◆ **Work required**: The records below hold a stretch from the line with "Recreate this object" through the line with "window_h = 37.1; // [25:0.1:40]"; return exactly those lines, ends included, and nothing more.

◆ **Object modeling scripts**:
☆ ☆ ☆

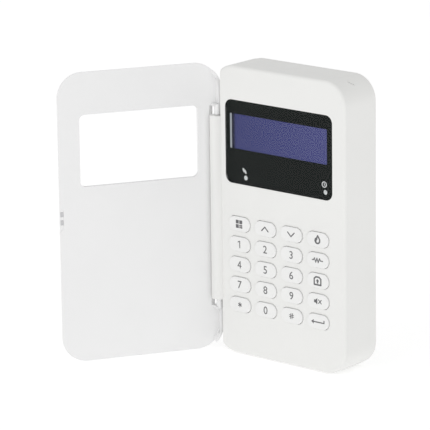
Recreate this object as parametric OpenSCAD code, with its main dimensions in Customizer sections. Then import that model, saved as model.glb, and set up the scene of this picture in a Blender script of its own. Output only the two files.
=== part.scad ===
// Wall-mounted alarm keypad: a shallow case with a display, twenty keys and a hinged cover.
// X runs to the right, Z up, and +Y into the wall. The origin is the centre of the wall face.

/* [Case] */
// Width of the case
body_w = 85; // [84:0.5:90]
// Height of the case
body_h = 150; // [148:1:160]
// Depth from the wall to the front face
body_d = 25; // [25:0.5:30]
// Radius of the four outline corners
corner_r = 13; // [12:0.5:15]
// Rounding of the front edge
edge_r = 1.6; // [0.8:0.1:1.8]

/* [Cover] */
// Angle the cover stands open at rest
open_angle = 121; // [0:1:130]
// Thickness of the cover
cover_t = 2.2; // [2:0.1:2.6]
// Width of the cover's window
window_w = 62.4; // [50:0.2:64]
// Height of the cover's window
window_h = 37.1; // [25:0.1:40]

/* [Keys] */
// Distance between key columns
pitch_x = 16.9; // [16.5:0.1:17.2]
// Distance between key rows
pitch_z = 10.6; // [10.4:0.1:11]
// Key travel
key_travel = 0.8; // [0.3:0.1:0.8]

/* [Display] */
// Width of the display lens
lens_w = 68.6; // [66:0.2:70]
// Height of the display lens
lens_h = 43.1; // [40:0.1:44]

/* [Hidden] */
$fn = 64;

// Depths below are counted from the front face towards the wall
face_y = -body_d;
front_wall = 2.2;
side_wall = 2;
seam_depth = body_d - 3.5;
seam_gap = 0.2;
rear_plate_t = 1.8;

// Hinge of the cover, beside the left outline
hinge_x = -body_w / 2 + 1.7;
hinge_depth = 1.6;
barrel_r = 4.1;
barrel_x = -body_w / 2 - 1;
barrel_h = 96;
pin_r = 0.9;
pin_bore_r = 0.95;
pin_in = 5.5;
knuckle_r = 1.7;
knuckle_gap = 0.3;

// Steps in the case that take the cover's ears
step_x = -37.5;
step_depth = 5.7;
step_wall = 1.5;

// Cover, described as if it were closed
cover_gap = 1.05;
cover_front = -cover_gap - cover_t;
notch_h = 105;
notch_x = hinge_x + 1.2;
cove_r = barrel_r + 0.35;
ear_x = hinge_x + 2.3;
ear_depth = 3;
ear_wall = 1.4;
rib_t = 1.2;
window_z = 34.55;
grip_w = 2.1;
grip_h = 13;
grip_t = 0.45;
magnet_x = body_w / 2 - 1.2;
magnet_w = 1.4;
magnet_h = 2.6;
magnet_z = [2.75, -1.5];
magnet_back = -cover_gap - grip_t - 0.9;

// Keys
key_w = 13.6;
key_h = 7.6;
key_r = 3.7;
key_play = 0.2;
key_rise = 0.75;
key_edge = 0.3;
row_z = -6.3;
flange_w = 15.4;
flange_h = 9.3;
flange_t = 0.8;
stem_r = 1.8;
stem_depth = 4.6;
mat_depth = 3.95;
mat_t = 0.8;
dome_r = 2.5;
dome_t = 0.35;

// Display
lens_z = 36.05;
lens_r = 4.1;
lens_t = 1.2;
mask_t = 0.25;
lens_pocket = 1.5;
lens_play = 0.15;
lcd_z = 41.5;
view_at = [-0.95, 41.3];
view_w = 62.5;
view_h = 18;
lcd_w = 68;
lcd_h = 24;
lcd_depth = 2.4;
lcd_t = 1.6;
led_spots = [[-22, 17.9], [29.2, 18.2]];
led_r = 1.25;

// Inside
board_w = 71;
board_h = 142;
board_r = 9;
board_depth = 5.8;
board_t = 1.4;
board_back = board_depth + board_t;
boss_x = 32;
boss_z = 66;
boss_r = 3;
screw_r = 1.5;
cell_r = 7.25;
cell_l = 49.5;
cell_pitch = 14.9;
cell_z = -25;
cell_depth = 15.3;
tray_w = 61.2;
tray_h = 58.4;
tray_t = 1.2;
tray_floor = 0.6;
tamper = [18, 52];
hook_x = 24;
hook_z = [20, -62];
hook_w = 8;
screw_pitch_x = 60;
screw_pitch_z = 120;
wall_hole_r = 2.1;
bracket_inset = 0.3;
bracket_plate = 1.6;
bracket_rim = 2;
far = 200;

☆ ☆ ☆

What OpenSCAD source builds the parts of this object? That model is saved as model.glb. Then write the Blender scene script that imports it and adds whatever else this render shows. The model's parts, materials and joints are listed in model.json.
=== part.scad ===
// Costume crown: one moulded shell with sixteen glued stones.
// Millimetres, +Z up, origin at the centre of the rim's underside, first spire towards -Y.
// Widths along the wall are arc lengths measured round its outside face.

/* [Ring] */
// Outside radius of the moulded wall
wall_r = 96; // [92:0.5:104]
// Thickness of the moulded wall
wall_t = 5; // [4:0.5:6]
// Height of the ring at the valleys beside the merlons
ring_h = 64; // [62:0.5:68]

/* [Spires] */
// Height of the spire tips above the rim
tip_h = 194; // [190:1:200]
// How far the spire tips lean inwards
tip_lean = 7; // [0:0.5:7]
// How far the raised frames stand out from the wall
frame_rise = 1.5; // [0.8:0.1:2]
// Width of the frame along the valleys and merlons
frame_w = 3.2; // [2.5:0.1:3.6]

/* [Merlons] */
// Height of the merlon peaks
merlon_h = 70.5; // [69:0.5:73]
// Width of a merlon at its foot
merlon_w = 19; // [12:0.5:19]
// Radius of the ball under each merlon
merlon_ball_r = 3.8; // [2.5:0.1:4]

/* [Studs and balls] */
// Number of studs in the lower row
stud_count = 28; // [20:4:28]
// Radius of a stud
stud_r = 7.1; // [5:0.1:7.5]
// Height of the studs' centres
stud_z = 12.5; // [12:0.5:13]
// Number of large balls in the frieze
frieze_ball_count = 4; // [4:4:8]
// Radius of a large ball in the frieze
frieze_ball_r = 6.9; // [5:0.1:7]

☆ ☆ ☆

◆ **Expected output**:
Recreate this object as parametric OpenSCAD code, with its main dimensions in Customizer sections. Then import that model, saved as model.glb, and set up the scene of this picture in a Blender script of its own. Output only the two files.
=== part.scad ===
// Wall-mounted alarm keypad: a shallow case with a display, twenty keys and a hinged cover.
// X runs to the right, Z up, and +Y into the wall. The origin is the centre of the wall face.

/* [Case] */
// Width of the case
body_w = 85; // [84:0.5:90]
// Height of the case
body_h = 150; // [148:1:160]
// Depth from the wall to the front face
body_d = 25; // [25:0.5:30]
// Radius of the four outline corners
corner_r = 13; // [12:0.5:15]
// Rounding of the front edge
edge_r = 1.6; // [0.8:0.1:1.8]

/* [Cover] */
// Angle the cover stands open at rest
open_angle = 121; // [0:1:130]
// Thickness of the cover
cover_t = 2.2; // [2:0.1:2.6]
// Width of the cover's window
window_w = 62.4; // [50:0.2:64]
// Height of the cover's window
window_h = 37.1; // [25:0.1:40]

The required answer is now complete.